Pour L’Observateur, toujours au Burkina, «à l’évidence, cette crise ne saurait avoir un dénouement militaire. Le dialogue est la seule arme qui peut faire taire les armes. C’est pour cela que le président malien ne doit pas hésiter à engager des pourparlers avec le MNLA, préconise le quotidien ouagalais, ou à recourir aux bons offices de médiateurs capables d’instaurer la confiance et le dialogue entre les deux parties belligérantes. Il est vrai que, par le passé, il avait déjà essayé cette thérapie avec plus ou moins de succès. Mais le relatif échec de cet épisode ne doit pas décourager le président malien. Au contraire, insiste L’Observateur, à notre avis, il doit persévérer dans la recherche d’une solution politique, seul gage de stabilité et de paix durable.
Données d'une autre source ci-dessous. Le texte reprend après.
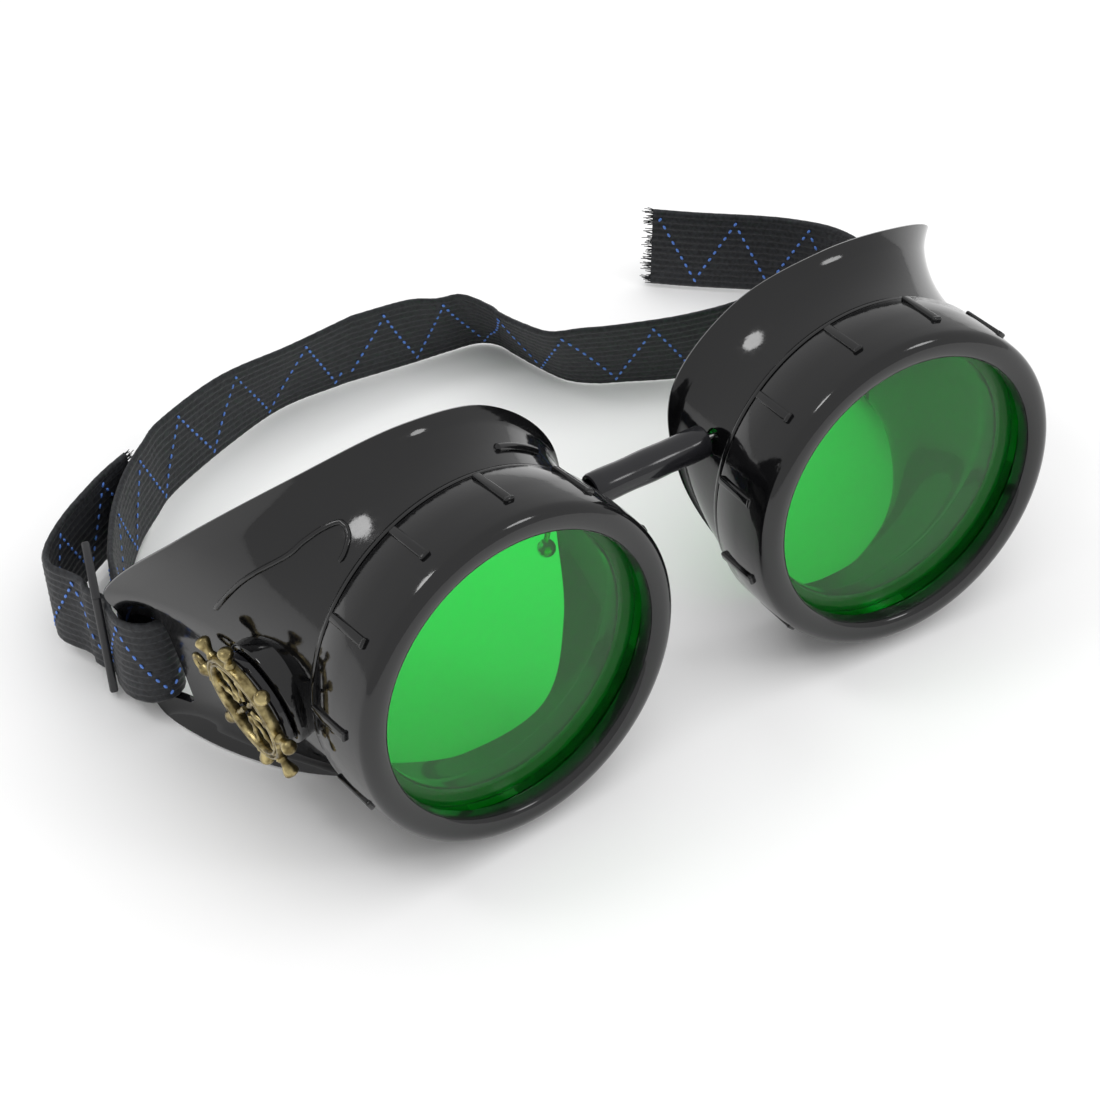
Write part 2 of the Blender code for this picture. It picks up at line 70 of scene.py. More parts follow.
# Rim of the shell: angle on the shoulder from the nose side, then x, z and depth y
RIM = (
    (0, 26.0, 0.0, 25.4),
    (30, 26.2, 15.0, 27.0),
    (60, 15.4, 27.3, 25.6),
    (90, 0.0, 32.2, 24.0),
    (120, -17.2, 29.6, 27.4),
    (146, -31.8, 20.4, 38.5),
    (170, -38.4, 5.4, 55.5),
    (184, -35.2, -4.4, 58.6),
    (205, -33.6, -22.0, 58.0),
    (218, -31.8, -23.4, 48.5),
    (231, -27.6, -24.6, 39.0),
    (243, -21.6, -25.8, 30.8),
    (256, -12.6, -26.9, 23.6),
    (272, -1.6, -27.5, 18.6),
    (300, 13.6, -23.6, 16.2),
    (330, 21.6, -12.4, 19.6),
)
SLOT_CENTRE, SLOT_SIZE, SLOT_FILLET = Vector((-33.0, 53.0, -10.3)), Vector((16.0, 5.6, 18.6)), 1.2

# Bridge: the chain's way through the nose walls, and its sleeve
HINGE = Vector((13.3, 20.5, 38.85))
HOLE_RADIUS, HOLE_HALF_LENGTH = 1.35, 6.0
SLEEVE_HALF_LENGTH, SLEEVE_RADIUS, SLEEVE_BORE_RADIUS, SLEEVE_WAVE = 10.7, 2.7, 1.95, 0.05

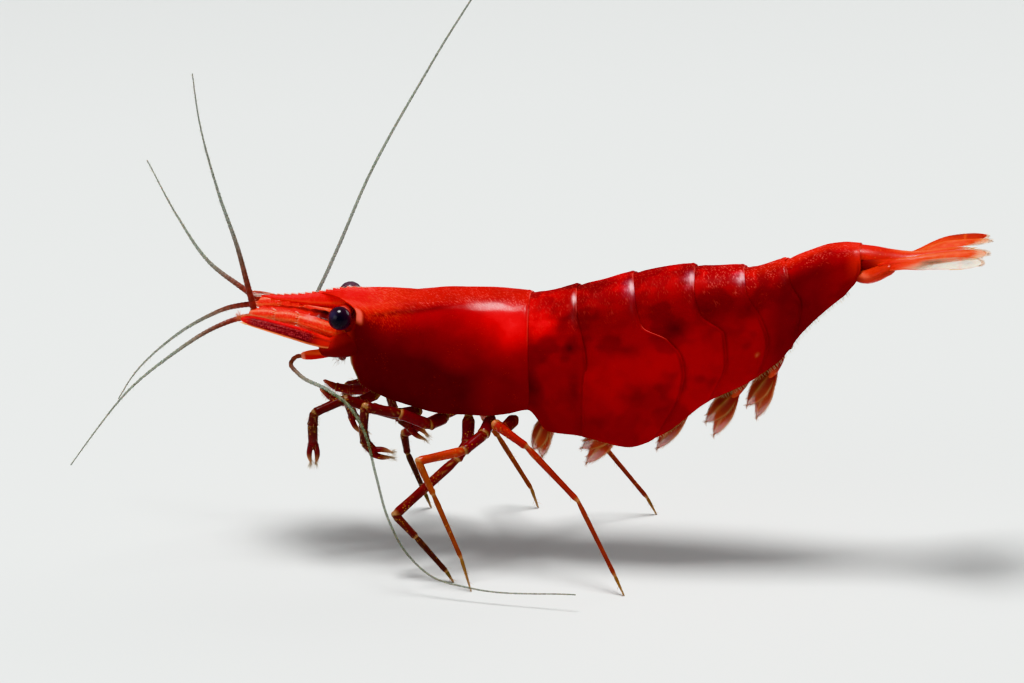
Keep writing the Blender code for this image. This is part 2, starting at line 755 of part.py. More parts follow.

Une chose est certaine, ce problème touareg vient assombrir le tableau du général-président ATT, arrivé au bout de son ultime mandat, analyse également le quotidien burkinabé. Et voilà ATT obligé de revoir ses plans de fin de mandat, lui qui s’attendait à remettre le pays à son successeur pour aller se la couler douce. Si une solution rapide n’est pas trouvée, il sera sans doute contraint de jouer les prolongations, car il sera difficile d’organiser un scrutin dans un pays en conflit.»